LAHORE, June 17: Pakistan People’s Party’s co-chairman Asif Ali Zardari said on Tuesday that the PPP had never recognised President Pervez Musharraf as a constitutional head of state and it continued to hold the view.

“When I was in jail, and Mr Nawaz Sharif was in jail, we had the option of joining Gen Musharraf. But we didn’t. We chose to extend a hand of friendship towards Mr Sharif,” Mr Zardari told newspaper editors and senior journalists at the Governor’s House. Punjab Governor Salman Taseer was also present.

“We have suffered immensely and languished behind bars for years under Gen Musharraf’s rule. But we never supported him. (Even when Gen Musharraf extended an offer to the PPP to form its government after the 2002 elections) we told his emissary that he had to doff his uniform,” Mr Zardari said.

He said Benazir Bhutto had never accepted Gen Musharraf as the constitutional president of the country and it was she who had actually forced him to hang his uniform.

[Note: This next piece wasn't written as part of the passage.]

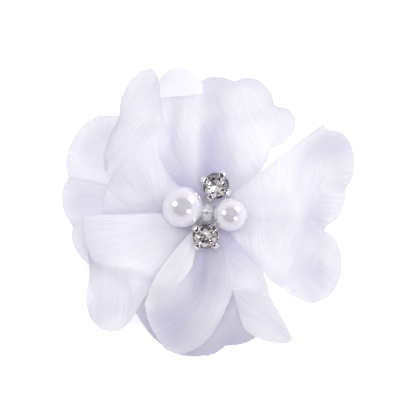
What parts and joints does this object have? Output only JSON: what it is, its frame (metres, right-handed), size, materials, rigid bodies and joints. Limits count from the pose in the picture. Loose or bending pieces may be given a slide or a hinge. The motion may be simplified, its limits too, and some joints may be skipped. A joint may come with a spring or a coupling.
{
  "type": "flower hair clip",
  "caption": "Pleated fabric flower with a pearl and stone centre on a sprung alligator hair clip that opens at a hinge.",
  "frame": {"origin": "on the flower's axis, at the flat underside of the clip's lower arm", "axes": "+Z out of the face of the flower; +Y along the clip to its toothed tip, -Y to the finger tabs; the hinge runs along X"},
  "size_m": [0.0513, 0.0504, 0.019],
  "materials": {
    "clip_steel": "polished",
    "spring_steel": "satin",
    "hot_glue": "satin",
    "felt": "matte",
    "chiffon": "sheer, pleated",
    "pearl": "pearlescent",
    "crystal": "polished",
    "claw_metal": "polished",
    "thread": "matte"
  },
  "bodies": {
    "lower_jaw": {"lower_arm": "clip_steel", "hinge_pin": "clip_steel", "torsion_spring": "spring_steel"},
    "upper_jaw": {"upper_arm": "clip_steel", "glue_pad": "hot_glue", "felt_backing": "felt", "flower_base": "chiffon", "petal_right": "chiffon", "petal_top": "chiffon", "petal_top_left": "chiffon", "petal_left_upper": "chiffon", "petal_left_back": "chiffon", "petal_left_front": "chiffon", "petal_left_lower": "chiffon", "petal_bottom_front": "chiffon", "petal_bottom_back": "chiffon", "petal_bottom_right": "chiffon", "pearl_large": "pearl", "pearl_small": "pearl", "bead_thread": "thread", "claw_setting_upper": "claw_metal", "rhinestone_upper": "crystal", "claw_setting_lower": "claw_metal", "rhinestone_lower": "crystal"}
  },
  "joints": [
    {"name": "jaw_hinge", "type": "hinge", "parent": "lower_jaw", "child": "upper_jaw", "pos_m": [0, -0.006, 0.0035], "axis": [1, 0, 0], "range_deg": [0, 30], "stiffness_Nm_per_rad": 0.01, "springref_deg": -57.3, "deforming": ["torsion_spring"]}
  ]
}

“Now if someone else tries to take the credit for this and our other achievements, it is not fair,” the PPP leader said.

Mr Zardari said the ruling coalition would last for five years in spite of a difference of opinion between him and Mr Sharif on different issues, including the deposed judges and immediate impeachment of the president.

“You don’t find 100 per cent agreement on every issue even in a family. In Sindh and the NWFP, we have difference of opinion on certain issues with our coalition partners. Even our chief minister in Balochistan has reservations on the appointment of the provincial IG (of police) and matters relating to the (provincial) budget. Yet such differences are not unusual in a coalition setup. It is just that we do not have a history of coalitions except for a brief experiment in Sindh,” he said.

“They (the PML-N) have taken a certain position (on the restoration of the pre-Nov 3, 2007, judiciary), which they consider politically advantageous for them. There is another position that we have taken. After all, both the parties have to go into the election tomorrow. This is about politics. So, in my opinion, both the coalition governments (in the centre and Punjab) and the differences would continue to co-exist,” he said.

Mr Zardari said he also wanted reinstatement of the deposed judges. “But it will happen at a time of our choosing. Ms Bhutto did not lay down her life for the reinstatement of Mr Iftikhar Mohammad Chaudhry as chief justice. She gave her life for democracy,” he said in reply to a question.

The PPP leader laid emphasis on reconciliation to steer the country out of the present political and economic quagmire.

He rebutted a suggestion that he was not agreeing with Mr Sharif on the restoration of the judiciary and impeachment of the president because he wanted to reciprocate Gen (retd) Musharraf’s gesture of quashing all cases against him under the National Reconciliation Ordinance. “Let me tell you that thousands of people have benefited from the NRO, not just me alone. Further, the NRO was issued after the government failed to prove any charge against me and after Gen Musharraf’s cabinet accepted that all the cases against us were politically motivated.”

Mr Zardari said the PPP did not believe in revenge. “We have a political way of seeking revenge. When Ms Bhutto was given oath as prime minister in 1988, she said she had taken revenge from her tormenters. She also insisted on my being sworn in (by president Ghulam Ishaq Khan) as a minister (in 1993). That vindicated our politics.”

He said the country was passing through a dangerous situation with insurgency going on in Balochistan, militants armed with sophisticated weapons daring the state and the military in the NWFP, and Nato increasing its presence in Afghanistan. He said Sindh had not forgotten the killing of Ms Bhutto.

He said there was a method in the ‘madness’ of those who wanted to weaken the institution (of the military) and encourage ‘baradari-ism’.

“I myself am a victim of the army; our party is a victim of the army. But if it is weakened the country will be captured by warlords. And if baradari-ism is allowed to prevail it will eat into the very foundations of the nation. That is why I keep saying that the country is facing a grave danger.”

In reply to a question, he said free judiciary did not mean reinstatement of the deposed judges. “It is about building the capacity of this institution and purging it of incompetent and corrupt elements. It is a huge issue.”

He said people were more concerned about rising food prices, water shortage, power cuts, hunger, disease and their deteriorating economic conditions. He said the government was trying to overcome those problems but that would take time.

“It can be your opinion, not mine,” he shot back when a questioner urged him to reinstate the deposed judges first and stop insisting too much on his policy of reconciliation.